Increased Complexity: Troubleshooting and system configuration become more complex with multiple GPUs.
Obsolescence of Proprietary Standards: Technologies like SLI and CrossFire have seen reduced development focus and support from GPU manufacturers and game developers in recent years, favoring explicit multi-GPU control via modern APIs.

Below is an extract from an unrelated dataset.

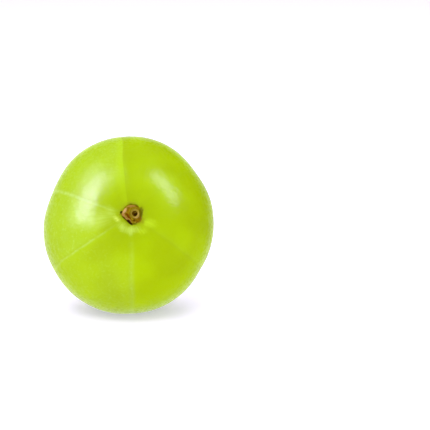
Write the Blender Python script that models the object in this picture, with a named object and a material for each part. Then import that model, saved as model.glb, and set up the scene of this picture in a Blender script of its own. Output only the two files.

Alternatives and Future Trends

The landscape of high-performance computing is shifting. Alternatives and future trends include:

Heterogeneous Computing: Integrating different types of processors (CPUs, GPUs, FPGAs, AI accelerators) to leverage their respective strengths for specific tasks.
Dedicated AI Accelerators: Specialized hardware like NVIDIA's Tensor Cores or Google's TPUs are optimized for AI workloads, often outperforming general-purpose GPUs in that domain.
Cloud Computing: Accessing scalable GPU resources via cloud platforms (AWS, Google Cloud, Azure) eliminates the need for local hardware investment and maintenance.
Integrated Graphics: While not directly comparable for high-end performance, integrated GPUs are becoming increasingly powerful, sufficient for many mainstream computing tasks and casual gaming.
Explicit Multi-GPU Programming: The move towards explicit control via APIs like Vulkan and Direct3D 12 allows developers to manage GPU resources more efficiently, potentially enabling more robust and scalable multi-GPU solutions in the future, even if not through proprietary bridge technologies.

Conclusion

Simultaneous multi-GPU setup represents a specialized hardware configuration designed to aggregate the computational power of multiple graphics processors. While historically significant for augmenting graphical performance in consumer and professional applications, its practical utility is increasingly dictated by sophisticated software support, application-specific parallelism, and the availability of high-bandwidth interconnects. The ongoing evolution in computing architecture, favoring specialized accelerators and heterogeneous systems, alongside the maturation of explicit multi-GPU programming models, continues to shape the relevance and implementation strategies for multi-GPU deployments in demanding computational environments.